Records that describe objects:
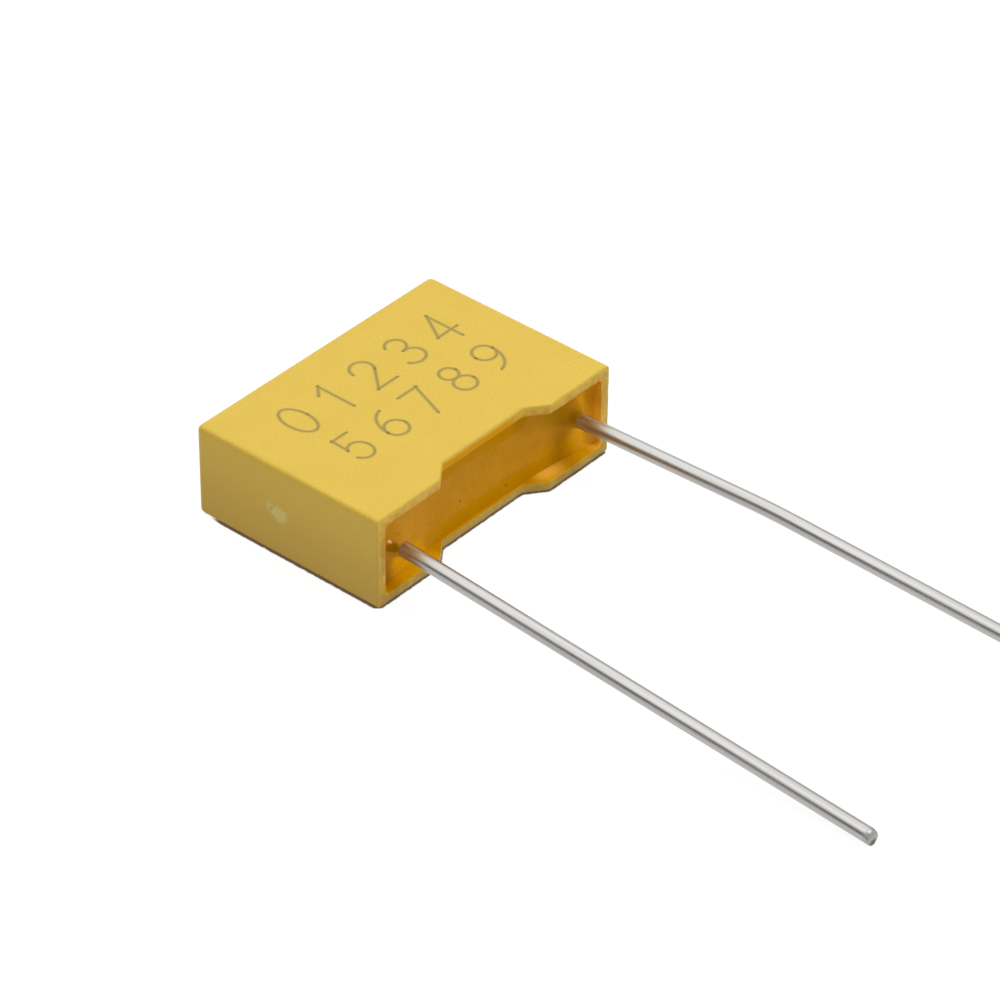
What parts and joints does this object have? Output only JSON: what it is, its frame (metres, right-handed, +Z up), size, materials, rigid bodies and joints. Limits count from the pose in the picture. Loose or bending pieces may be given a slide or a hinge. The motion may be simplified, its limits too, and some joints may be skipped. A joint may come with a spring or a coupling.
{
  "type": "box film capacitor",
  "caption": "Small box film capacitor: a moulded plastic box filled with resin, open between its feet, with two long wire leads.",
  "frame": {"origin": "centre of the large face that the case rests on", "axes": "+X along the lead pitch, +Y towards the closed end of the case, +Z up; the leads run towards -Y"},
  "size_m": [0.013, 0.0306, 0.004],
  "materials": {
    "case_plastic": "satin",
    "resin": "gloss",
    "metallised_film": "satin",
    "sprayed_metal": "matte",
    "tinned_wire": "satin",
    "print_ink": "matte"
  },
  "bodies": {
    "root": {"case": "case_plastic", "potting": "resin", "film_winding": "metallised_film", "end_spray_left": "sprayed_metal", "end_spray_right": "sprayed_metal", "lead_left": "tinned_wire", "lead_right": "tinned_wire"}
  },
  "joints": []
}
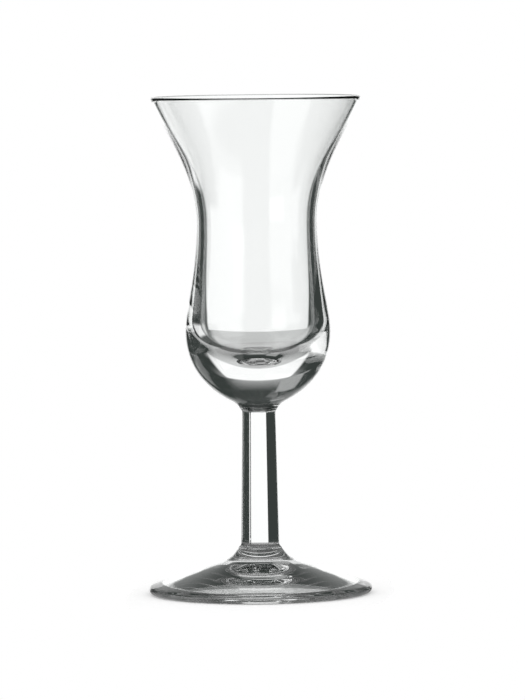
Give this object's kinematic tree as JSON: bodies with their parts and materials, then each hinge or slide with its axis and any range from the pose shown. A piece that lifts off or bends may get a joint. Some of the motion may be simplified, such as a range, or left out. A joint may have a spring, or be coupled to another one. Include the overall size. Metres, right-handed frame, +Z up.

| Given exercise |
Return all of the data precisely as it appears.

| Exercise solution |
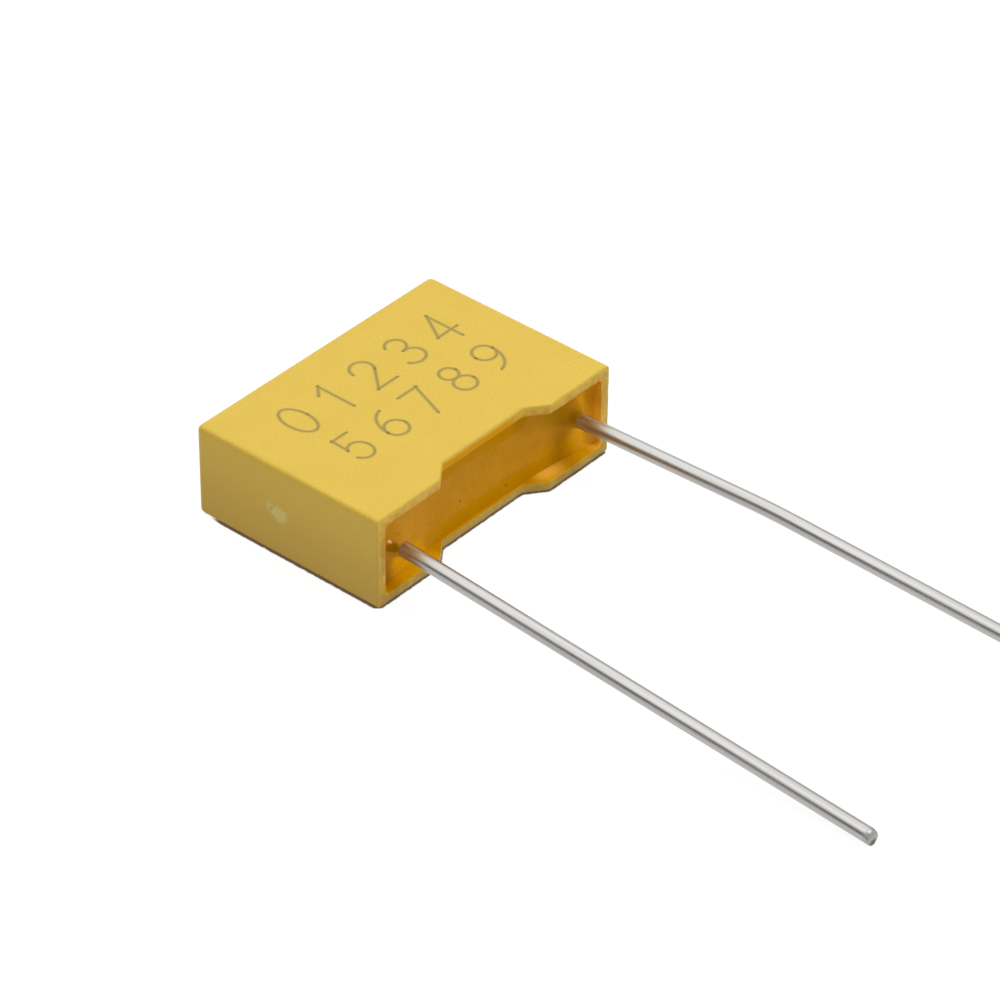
What parts and joints does this object have? Output only JSON: what it is, its frame (metres, right-handed, +Z up), size, materials, rigid bodies and joints. Limits count from the pose in the picture. Loose or bending pieces may be given a slide or a hinge. The motion may be simplified, its limits too, and some joints may be skipped. A joint may come with a spring or a coupling.
{
  "type": "box film capacitor",
  "caption": "Small box film capacitor: a moulded plastic box filled with resin, open between its feet, with two long wire leads.",
  "frame": {"origin": "centre of the large face that the case rests on", "axes": "+X along the lead pitch, +Y towards the closed end of the case, +Z up; the leads run towards -Y"},
  "size_m": [0.013, 0.0306, 0.004],
  "materials": {
    "case_plastic": "satin",
    "resin": "gloss",
    "metallised_film": "satin",
    "sprayed_metal": "matte",
    "tinned_wire": "satin",
    "print_ink": "matte"
  },
  "bodies": {
    "root": {"case": "case_plastic", "potting": "resin", "film_winding": "metallised_film", "end_spray_left": "sprayed_metal", "end_spray_right": "sprayed_metal", "lead_left": "tinned_wire", "lead_right": "tinned_wire"}
  },
  "joints": []
}
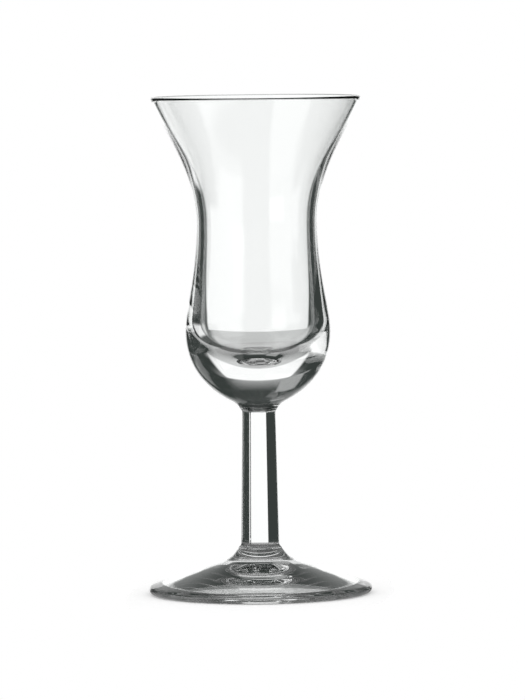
Give this object's kinematic tree as JSON: bodies with their parts and materials, then each hinge or slide with its axis and any range from the pose shown. A piece that lifts off or bends may get a joint. Some of the motion may be simplified, such as a range, or left out. A joint may have a spring, or be coupled to another one. Include the overall size. Metres, right-handed frame, +Z up.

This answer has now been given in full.